Первый и главный результат: несмотря на свою научную честность, он выжил. Fish&Chips, Fosters, Sun, Daily Mail, Big Brother, Arsenal-Chelsea и другие прелести простой английской жизни не нанесли серьезного вреда его физическому и психическому здоровью (тут вспоминается американец, который поставил на себе гораздо более опасный эксперимент – несколько месяцев он питался только в Макдональдсе. Выжить-то он выжил и даже сочинил вполне популярную книгу, но вот его системам пищеварения и обмена веществ был нанесен тяжкий удар). Хочу обратить внимание: в том, что я пишу, нет никакого социального или культурного высокомерия; не всякий обитатель Ротерхэма выдюжит чтение газеты "Гардиан", суши, итальянский десерт "Немезида", оперу Майкла Наймана "The Man and the Boy", интеллектуальные разговоры в хэмпстедском пабе и восторженное лицезрение произведений Дэмьена Херста. Просто это другая жизнь, в которой новичку приходится туго. Да и кто сказал, что Sugarbabes хуже Мэтью Барни?

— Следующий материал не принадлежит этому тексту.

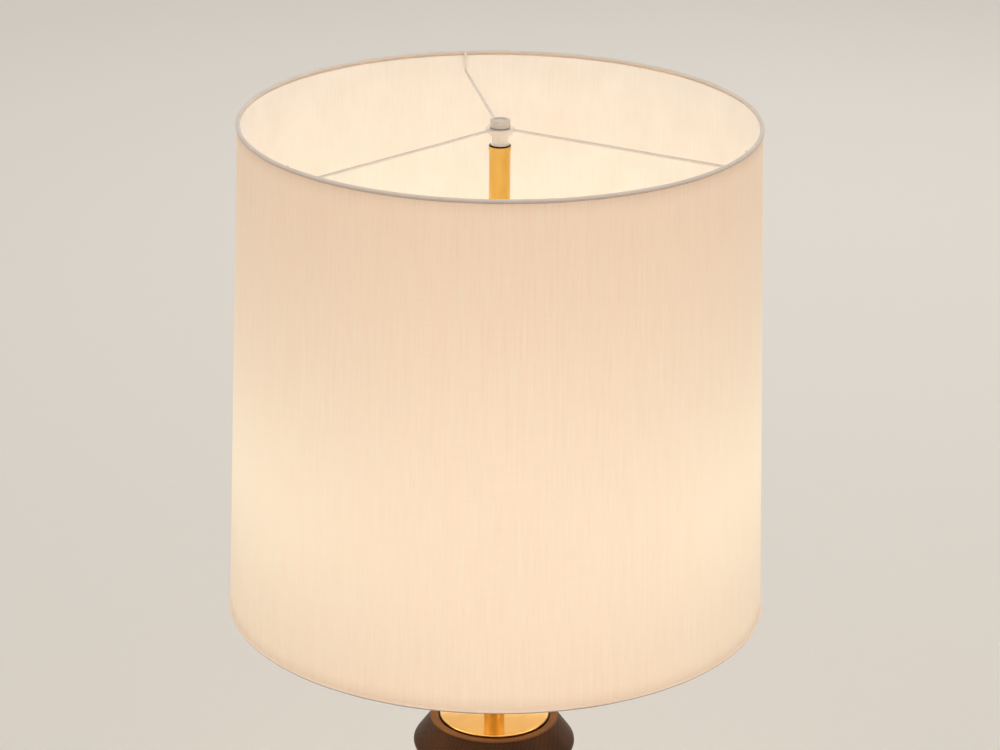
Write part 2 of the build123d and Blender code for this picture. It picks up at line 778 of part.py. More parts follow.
    with BuildPart() as bulb_housing:
        plug_r = base_bore_r - slip
        with BuildSketch(arm):
            with BuildLine():
                Polyline(
                    (housing_x, neck_r - bulb_wall),
                    (neck_x - housing_plug_length, neck_r - 2 * bulb_wall),
                    (neck_x - housing_plug_length, plug_r),
                    (neck_x, plug_r),
                    (neck_x, neck_r),
                    (housing_x, neck_r),
                )
                Spline(
                    (housing_x, neck_r),
                    (seam_x, seam_r),
                    tangents=[(1, 0), (1, seam_slope)],
                )
                Polyline(
                    (seam_x, seam_r),
                    (seam_x, seam_r - bulb_wall),
                    (board_x, seam_r - bulb_wall),
                    (board_x, seam_r - bulb_wall - led_ledge),
                )
                Spline(
                    (housing_x, neck_r - bulb_wall),
                    (board_x, seam_r - bulb_wall - led_ledge),
                    tangents=[(1, 0), (1, seam_slope)],
                )
            make_face()
        revolve(axis=arm_axis)
    keep(bulb_housing.part, f"bulb_housing_{hand}")

    with BuildPart() as bulb_led_board:
        revolve(sleeve(arm, 0, board_r, board_x, seam_x), axis=arm_axis)
        with BuildSketch(Plane.YZ.offset(side * seam_x)):
            with Locations((0, bulb_z)):
                with PolarLocations(led_circle_d / 2, leds_count):
                    Rectangle(led_size, led_size)
        extrude(amount=side * led_height)
    keep(bulb_led_board.part, f"bulb_led_board_{hand}")

    with BuildPart() as bulb_diffuser:
        inner_globe_r = globe_r - bulb_wall
        with BuildSketch(arm):
            with BuildLine():
                inner_seam_r = (inner_globe_r**2 - globe_seam_back**2) ** 0.5
                ThreePointArc(
                    (seam_x, seam_r),
                    (globe_x + globe_r * diagonal, globe_r * diagonal),
                    (globe_x + globe_r, 0),
                )
                Line((globe_x + globe_r, 0), (globe_x + inner_globe_r, 0))
                ThreePointArc(
                    (globe_x + inner_globe_r, 0),
                    (globe_x + inner_globe_r * diagonal, inner_globe_r * diagonal),
                    (seam_x, inner_seam_r),
                )
                Line((seam_x, inner_seam_r), (seam_x, seam_r))
            make_face()
        revolve(axis=arm_axis)
    keep(bulb_diffuser.part, f"bulb_diffuser_{hand}")
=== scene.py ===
import json
import math

import bpy
from mathutils import Matrix, Vector


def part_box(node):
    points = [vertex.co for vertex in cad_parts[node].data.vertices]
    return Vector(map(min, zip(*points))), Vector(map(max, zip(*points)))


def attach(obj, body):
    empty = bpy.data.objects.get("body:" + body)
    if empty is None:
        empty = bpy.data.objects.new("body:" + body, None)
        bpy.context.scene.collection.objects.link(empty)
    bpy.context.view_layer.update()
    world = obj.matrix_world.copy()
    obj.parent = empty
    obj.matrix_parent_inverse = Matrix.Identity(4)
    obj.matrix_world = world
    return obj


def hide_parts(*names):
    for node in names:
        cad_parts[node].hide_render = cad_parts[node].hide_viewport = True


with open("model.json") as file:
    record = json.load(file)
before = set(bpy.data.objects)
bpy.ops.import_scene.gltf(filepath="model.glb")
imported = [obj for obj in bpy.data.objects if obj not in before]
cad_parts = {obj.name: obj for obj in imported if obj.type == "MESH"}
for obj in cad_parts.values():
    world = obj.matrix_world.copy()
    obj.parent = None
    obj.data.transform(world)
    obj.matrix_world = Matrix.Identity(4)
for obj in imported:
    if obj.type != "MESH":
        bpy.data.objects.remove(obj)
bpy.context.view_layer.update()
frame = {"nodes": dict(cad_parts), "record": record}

scene = bpy.context.scene
scene.view_settings.view_transform = "Standard"
nodes = frame["nodes"]
TURN = 2 * math.pi

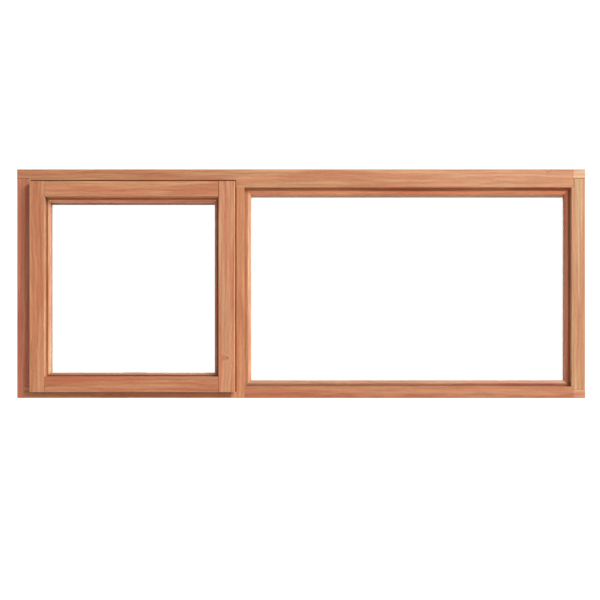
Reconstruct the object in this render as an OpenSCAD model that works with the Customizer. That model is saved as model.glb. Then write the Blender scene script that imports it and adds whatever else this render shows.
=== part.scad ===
// Timber window: a top-hung, outward-opening lipped sash beside a directly glazed fixed light.
// X runs along the width, Z up, and the outside face of the window looks along -Y.
// The origin is on the underside of the sill, at the middle of the width and of the frame's depth.

/* [Frame] */
// Overall width of the frame
frame_w = 1500; // [1400:10:1600]
// Overall height of the frame
frame_h = 604; // [590:2:660]
// Depth of every frame member, outside to inside
frame_d = 69; // [67:1:78]
// Height of the head's face
head_face = 48; // [46:1:56]
// Height of the sill's face
sill_face = 30; // [30:1:40]
// Width of the left jamb's face
left_face = 48; // [46:1:56]
// Width of the right jamb's face
right_face = 36.5; // [36:0.5:50]
// Width of the mullion
mullion_face = 36; // [36:1:50]
// Clear width between the left jamb and the mullion
vent_w = 516; // [480:2:560]
// How far the stop that the sash closes on stands into the vent opening
stop_rise = 17; // [15:1:20]
// How far the head's and the sill's stop stand up behind the fixed glass
fixed_stop = 13.5; // [12:0.5:16]
// How far the uprights' splayed stops stand out behind the glass
side_stop = 8.5; // [7:0.5:10]
// Width of the fixed light's beads
fixed_bead_w = 17; // [15:1:20]
// How far the groove round the lip shows beside it
groove_out = 1.2; // [0:0.1:3]
// How far that groove shows above the lip
groove_top = 5.5; // [4:0.5:7]

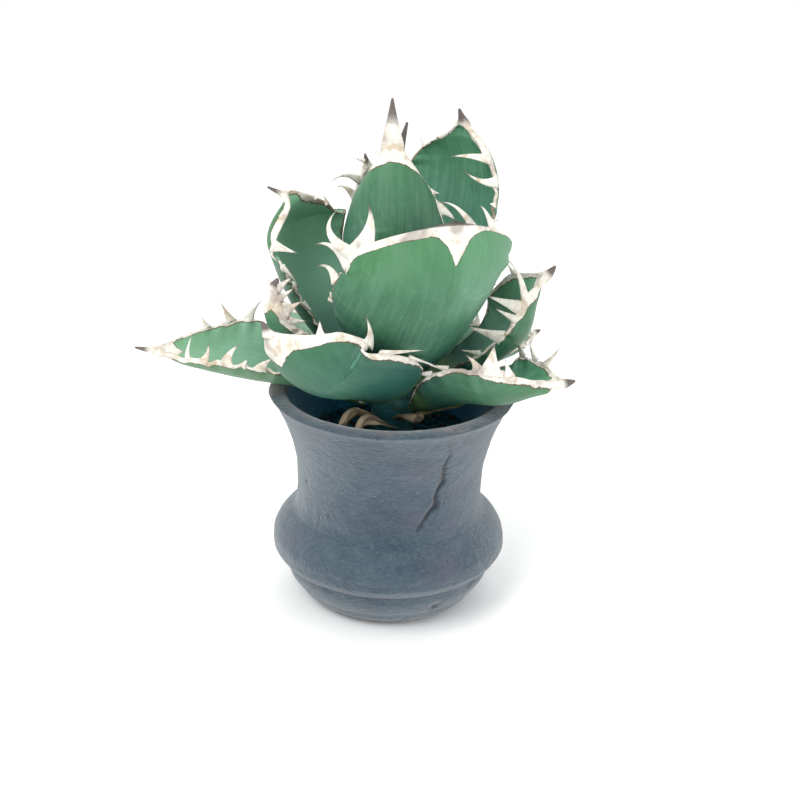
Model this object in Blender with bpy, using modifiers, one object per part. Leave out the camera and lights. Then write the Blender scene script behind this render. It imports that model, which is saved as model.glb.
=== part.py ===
"""Potted agave: a spiny rosette in a small hand-thrown clay pot.

Metres, +Z up, plant axis on the Z axis, pot underside at z = 0, the side seen first faces -Y.
Every leaf is one loft: a midrib through a few hand-set points, a half width and a cup angle
along it, and a few large teeth on its margins.
"""
import math

import bmesh
import bpy
import numpy as np

# ---------------------------------------------------------------- driving dimensions (metres)
MM = 0.001
GAP = 0.0003                 # clearance between pieces that touch

RIM_RADIUS = 0.060           # outside radius of the rim
POT_HEIGHT = 0.110
RIM_WALL = 0.0065            # clay thickness at the lip
BODY_WALL = 0.006
FLOOR_THICKNESS = 0.008
FLOOR_CURVE = 0.003          # run of the inside corner between floor and wall
LIP_ROUND = 0.0015           # how far the lip's two edges are taken off
LIP_DROP = 0.0012            # height of those edges
FOOT_RADIUS = 0.038
HOLE_RADIUS = 0.005
HOLE_CIRCLE = 0.016          # radius of the circle the drain holes sit on
HOLE_COUNT = 3

POT_STEPS = 48               # facets round the pot
HOLE_STEPS = 16

SOIL_DROP = 0.026            # soil surface below the rim
SOIL_CROWN = 0.002           # the soil stands this much higher at the stem
SOIL_EDGE = 0.0005           # and this much lower at the wall
STEM_RADIUS = 0.011
STEM_ABOVE_RIM = 0.047       # top of the short stem above the rim
STEM_BURIED = 0.030
STEM_STEPS = 24

NET_RADIUS = 0.024
NET_THICKNESS = 0.0012
NET_PITCH = 0.006
NET_OPENING = 0.0036
NET_ROWS = 5
NET_STEPS = 32

LEAF_SCALE = 1.0             # size of the whole rosette
SCALE_LIFT = 0.015           # a rosette grown to twice its size would stand this much higher
PATH_STEM = 11               # the leaf paths are set round a stem of this radius (mm)
PATH_FREE = 40               # and no longer depend on it this far out (mm)
LEAF_THICKNESS = 0.0048      # at the midrib of a full leaf
MARGIN_THICKNESS = 0.0016
FULL_HALF_WIDTH = 0.014      # a leaf wider than this has its full thickness

# the stem above the soil: (distance below its top, radius as a share of STEM_RADIUS)
STEM_TOP = ((0.0006, 0.20), (0.004, 0.31), (0.020, 0.55))

# outside of the pot: (height as a share of POT_HEIGHT, radius as a share of RIM_RADIUS)
POT_OUTLINE = (
    (1.00, 1.000), (0.985, 0.998), (0.960, 0.965), (0.950, 0.952), (0.91, 0.915), (0.82, 0.848),
    (0.72, 0.796), (0.62, 0.770), (0.55, 0.766), (0.48, 0.772), (0.43, 0.795), (0.39, 0.875),
    (0.35, 0.936), (0.30, 0.972), (0.26, 0.974), (0.24, 0.957), (0.222, 0.935), (0.208, 0.885),
    (0.15, 0.862), (0.10, 0.815), (0.09, 0.795), (0.05, 0.750), (0.0, FOOT_RADIUS / RIM_RADIUS),
)

# heights the inner wall is measured at, as shares of POT_HEIGHT
INNER_STATIONS = (0.12, 0.195, 0.25, 0.31, 0.36, 0.40, 0.44, 0.49, 0.55, 0.62, 0.72, 0.82, 0.91, 0.96)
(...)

Второй и самый интересный результат. Баггини опроверг расхожие представления о том, что же такое "английскость". Тут требуется некоторое пояснение. Если "британскость" должна представлять собой совокупность черт, характерных для всех подданных Ее Величества (то есть, англичан, валлийцев, шотландцев, северных ирландцев, пакистанцев, политических эмигрантов из России и так далее), то "английскость", с одной стороны, есть ее составная часть, а с другой – основа. Англичане с большим удовольствием называют себя именно "англичанами", а не "британцами" (так же как валлийцы и шотландцы предпочитают быть "валлийцами" и "шотландцами"); а вот приехавшие из-за пределов острова как раз предпочитают именовать себя "британцами". Так вот, книжка Баггини – об "английскости". И "английскость" эта, как выяснил философ, определяется не привычками и вкусами лордов, помещиков, королевской семьи, выпускников Итона, Кембриджа или Оксфорда, а простыми работающими людьми, населяющими, в частности, такие города, как Ротерхэм. "Английская культура" есть, прежде всего, культура рабочего класса, - утверждает Баггини. И потому "английскость" – это не крикет, а футбол, не River Cafe в Лондоне, а перекус в пабе. Впрочем, не стоит переоценивать и консерватизм привычек английского работяги. В одном из пабов Ротерхэма стали готовить таиландскую еду. Посетители были недовольны. Один из них сказал за пинтой эля Баггини: "Мы не хотим иностранной еды. Нам подавай привычную – типа лазаньи".
Где бы найти российского социолога-экспериментатора – пожить полгодика в Арзамасе, выяснить, что же такое "русскость".